Best story to come out of the West Coast swing? -Wyatt @WJZangl
The continued ascension of Jon Rahm rates a mention. Jason Day’s resurgence added some juice to this season. Phil Mickelson’s consistently fine play has been a revelation, even as his victory drought endures. But I think the answer has to be Tiger Woods’s good health. He’s looked strong and relatively spry. Obviously there are some serious holes in his game, but it looks like Tiger is going to be healthy enough to make this comeback a long-term proposition. That alone adds a ton of intrigue to 2018.
Can you compare Chloe Kim to any golfers? Young and successful. Seems to have great mental toughness. What’s your take? [email protected]
When I was interviewing Kim she reminded me of a goofier version of the circa 2016 Lydia Ko: down-to-earth, charming and utterly carefree because they know the world is their oyster. Of course, Lydia discovered that being the best in the world can get complicated. I hope it’s a smoother ride for Chloe.
Should golf really be played in complete silence? What other sport demands fans keep still and quiet? [email protected]
Tennis, at least for every serve. But to me, the prevailing silence is the most intense part of being at a golf tournament. In this noisy, cluttered world we live in, you simply never get to experience that kind of stillness while being among so many people. When I took my kids to their first tournaments this was their favorite part, the delicious tension that comes with having to be utterly silent and then the release of screaming your head off when something cool happens. I’d hate for golf to lose this thing that makes it so unique. As we’re seeing, all it takes is a couple of yahoos to shatter the experience for the players and fans. I hope aggressive actions by the Tour and zero-tolerance policing by fellow fans will get us through this fraught moment.
Does Tiger have a better chance competing with 13 clubs or 14 clubs? I’m serious. His score Thursday at Riviera certainly would have been lower without a driver. I get that he’s always been a bit wild, even in his prime. But it’s really bad right now. [email protected]
And that same round he was bombing his 3-wood long and straight, which made the misbehaving driver even more painful. In fact, Tiger hits his 5-wood farther than Zach Johnson hits his driver. I’d love to see Tiger be more conservative off the tee, because through the rest of the bag he looks pretty solid. But he’s not ready to concede 30-50 yards to the DJs and McIlroys of the world. Part of that is tactical; he knows it’s tough to beat guys ceding that much yardage. And part of it is vanity; Tiger is simply too proud to capitulate. So, we’re all gonna be along for this wild ride as he continues to try to figure it out.

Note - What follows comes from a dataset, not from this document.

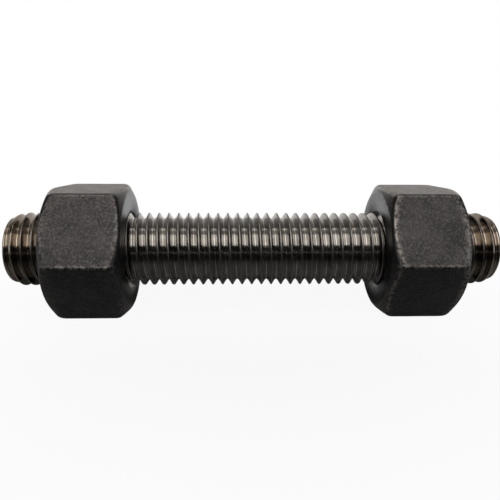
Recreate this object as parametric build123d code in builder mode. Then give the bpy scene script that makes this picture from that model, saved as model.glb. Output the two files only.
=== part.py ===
"""Full-thread flange stud with two heavy hex nuts, 3/4-10 UNC by 4-3/4 in. Lengths in mm.

The stud's axis lies along X, +Z is up and the origin is the stud's centre. Each nut has one flat down,
so the assembly rests on two flats. The stud is drawn at its major diameter, as a cosmetic thread is:
its ten-per-inch groove is cut into this envelope.
"""

import math
import os

from build123d import *

os.makedirs("parts", exist_ok=True)

INCH = 25.4

# ---- driving dimensions -----------------------------------------------------------------------
MAJOR_DIAMETER = 18.83  # middle of the 2A tolerance for 3/4 in
THREAD_LENGTH = 4.75 * INCH  # first thread to first thread
POINT_ALLOWANCE = 1.8  # each pointed end reaches this far past the thread length
POINT_LENGTH = 2.8  # the crests reach full height over this length
POINT_DROP = 1.17  # radial, from full height to the end face
END_BREAK = 0.25  # sharp edge taken off the end face
PROTRUSION = 10.83  # stud standing out past each nut
ACROSS_FLATS = 1.25 * INCH  # heavy series
NUT_THICKNESS = 19.2  # 47/64 in nominal, up to 0.758 in
BEARING_CIRCLE = 0.94  # chamfer circle of the bearing face, as a share of the width across flats
BEARING_ANGLE = 27  # of its chamfer, from the face
CROWN_CIRCLE = 0.95  # chamfer circle of the outer face, which is rounder:
CROWN_ANGLE = 20  # as far out as the flats
CORNER_ANGLE = 33  # from there to the corners
CORNER_ROUNDING = 0.7  # forged edge between two flats
COUNTERSINK_DEPTH = 0.8  # of the 45-degree mouth at each end of the bore
RUNNING_CLEARANCE = 0.05  # radial, from the stud's crests to the nut's bore

# ---- worked out from them ---------------------------------------------------------------------
STUD_RADIUS = MAJOR_DIAMETER / 2
HALF_LENGTH = THREAD_LENGTH / 2 + POINT_ALLOWANCE
POINT_RADIUS = STUD_RADIUS - POINT_DROP

BORE_RADIUS = STUD_RADIUS + RUNNING_CLEARANCE
MOUTH_RADIUS = BORE_RADIUS + COUNTERSINK_DEPTH
FLAT_RADIUS = ACROSS_FLATS / 2
CORNER_RADIUS = ACROSS_FLATS / math.sqrt(3)
BEARING_RADIUS = BEARING_CIRCLE * FLAT_RADIUS
CROWN_RADIUS = CROWN_CIRCLE * FLAT_RADIUS
BEARING_DROP = (CORNER_RADIUS - BEARING_RADIUS) * math.tan(math.radians(BEARING_ANGLE))
CROWN_DROP = (FLAT_RADIUS - CROWN_RADIUS) * math.tan(math.radians(CROWN_ANGLE))
CORNER_DROP = CROWN_DROP + (CORNER_RADIUS - FLAT_RADIUS) * math.tan(math.radians(CORNER_ANGLE))
OUTER_FACE = HALF_LENGTH - PROTRUSION
BEARING_FACE = OUTER_FACE - NUT_THICKNESS


# A turned bar with pointed ends: half its outline, revolved about the axis.
with BuildPart() as stud:
    with BuildSketch(Plane.XZ):
        with BuildLine():
            Polyline(
                (-HALF_LENGTH, 0),
                (-HALF_LENGTH, POINT_RADIUS - END_BREAK),
                (-HALF_LENGTH + END_BREAK, POINT_RADIUS),
                (-HALF_LENGTH + POINT_LENGTH, STUD_RADIUS),
                (HALF_LENGTH - POINT_LENGTH, STUD_RADIUS),
                (HALF_LENGTH - END_BREAK, POINT_RADIUS),
                (HALF_LENGTH, POINT_RADIUS - END_BREAK),
                (HALF_LENGTH, 0),
                close=True,
            )
        make_face()
    revolve(axis=Axis.X)
stud.part.label = "stud"
export_step(stud.part, "parts/stud.step")


# Each nut is a forged hexagon whose corners are turned off at both faces, then bored and countersunk.
# side is the side of the stud's centre on which the nut sits.
for name, side in (("left_nut", -1), ("right_nut", 1)):
    with BuildPart() as nut:
        with BuildSketch(Plane.YZ.offset(side * BEARING_FACE)):
            RegularPolygon(FLAT_RADIUS, side_count=6, major_radius=False)
        extrude(amount=side * NUT_THICKNESS)
        fillet(nut.edges().filter_by(Axis.X), radius=CORNER_ROUNDING)

        # the turned envelope: one cone at the bearing face, a rounder pair at the outer face
        with BuildSketch(Plane.XZ):
            with BuildLine():
                Polyline(
                    (side * BEARING_FACE, 0),
                    (side * BEARING_FACE, BEARING_RADIUS),
                    (side * (BEARING_FACE + BEARING_DROP), CORNER_RADIUS),
                    (side * (OUTER_FACE - CORNER_DROP), CORNER_RADIUS),
                    (side * (OUTER_FACE - CROWN_DROP), FLAT_RADIUS),
                    (side * OUTER_FACE, CROWN_RADIUS),
                    (side * OUTER_FACE, 0),
                    close=True,
                )
            make_face()
        revolve(axis=Axis.X, mode=Mode.INTERSECT)

        # the bore, opening to a mouth at each face
        with BuildSketch(Plane.XZ):
            with BuildLine():
                Polyline(
                    (side * BEARING_FACE, 0),
                    (side * BEARING_FACE, MOUTH_RADIUS),
                    (side * (BEARING_FACE + COUNTERSINK_DEPTH), BORE_RADIUS),
                    (side * (OUTER_FACE - COUNTERSINK_DEPTH), BORE_RADIUS),
                    (side * OUTER_FACE, MOUTH_RADIUS),
                    (side * OUTER_FACE, 0),
                    close=True,
                )
            make_face()
        revolve(axis=Axis.X, mode=Mode.SUBTRACT)
    nut.part.label = name
    export_step(nut.part, f"parts/{name}.step")
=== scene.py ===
"""A fully threaded steel stud with a heavy hex nut near each end, built around its fixed CAD frame."""

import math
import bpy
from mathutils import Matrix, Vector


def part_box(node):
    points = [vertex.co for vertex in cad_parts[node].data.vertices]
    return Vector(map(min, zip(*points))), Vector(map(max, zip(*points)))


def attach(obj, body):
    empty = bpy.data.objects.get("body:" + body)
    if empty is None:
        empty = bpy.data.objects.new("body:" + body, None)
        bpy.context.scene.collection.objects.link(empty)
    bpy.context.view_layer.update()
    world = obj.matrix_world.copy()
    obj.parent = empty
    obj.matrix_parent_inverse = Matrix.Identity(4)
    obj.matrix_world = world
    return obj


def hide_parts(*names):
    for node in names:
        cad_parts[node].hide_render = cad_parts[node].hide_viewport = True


bl_info = {
    "name": "Flange Stud With Heavy Hex Nuts",
    "version": (1, 0, 0),
    "blender": (4, 5, 0),
    "location": "View3D > Sidebar > Flange Stud",
    "description": "Builds a fully threaded stud, its two heavy hex nuts and a soft white studio",
    "category": "Add Mesh",
}

import bmesh
import bpy
import numpy as np
from mathutils import Matrix, Vector

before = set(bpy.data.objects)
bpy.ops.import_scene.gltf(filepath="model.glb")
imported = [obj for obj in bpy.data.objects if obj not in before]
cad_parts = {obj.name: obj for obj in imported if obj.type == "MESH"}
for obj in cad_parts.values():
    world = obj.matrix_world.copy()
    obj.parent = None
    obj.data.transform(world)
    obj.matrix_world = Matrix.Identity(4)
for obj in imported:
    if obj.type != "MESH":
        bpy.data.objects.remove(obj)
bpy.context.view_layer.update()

MM = 0.001
TURN = 2 * math.pi
STUD_LOW, STUD_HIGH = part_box("stud")
NUT_LOW, NUT_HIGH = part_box("right_nut")
STUD_RADIUS = (STUD_HIGH.z - STUD_LOW.z) / 2
NUT_THICKNESS = NUT_HIGH.x - NUT_LOW.x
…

Does Tiger hit it straight on the range…? [email protected]
He hits it like a golden god.
What would you consider a good baseline for what a great career is? Matt Kuchar’s career? Geoff Ogilvy? Zach Johnson? -Michael (@asuluv8)
Well, winning at Augusta National and the Old Course is a pretty spectacular career, especially for a short-hitter in the era of bomb and gouge. Ogilvy has a U.S. Open on a classic venue, two Match Play championships, a win at Kapalua and four more Tour victories, as well as a victory at his national championship, the Australian Open. Given his extravagant talent, perhaps he should have won a bit more. But it’s still a pretty great career. Kuch’s is not quite great, though still very, very good. He has seven Tour victories and gets bonus points for the quality of the events/venues: Players, Match Play, Memorial, Hilton Head, Barclays. Another coupla wins – or, obviously, a major – and we can upgrade Kuch’s career to a great one, especially since he’s a late bloomer who had exactly one Tour victory at the age of 31.
Would you be able to break 100 on a Tour setup? -Kasper (@thegranncentral)
Depends on the event and the setup (and if I get my USGA-mandated maximum double bogey, lol). I could get it done on most of the West Coast venues, though a bad day off the tee on Torrey South, at 7,500 yards with juicy rough, well, that could get ugly. But brick-hard greens and wind at PGA National, or Copperhead, or Bay Hill…I hate target-golf and flat Florida courses so any or all of those venues could get in my head. The more I think about it, I’m glad this is a hypothetical and I don’t have to suffer the indignity of trying.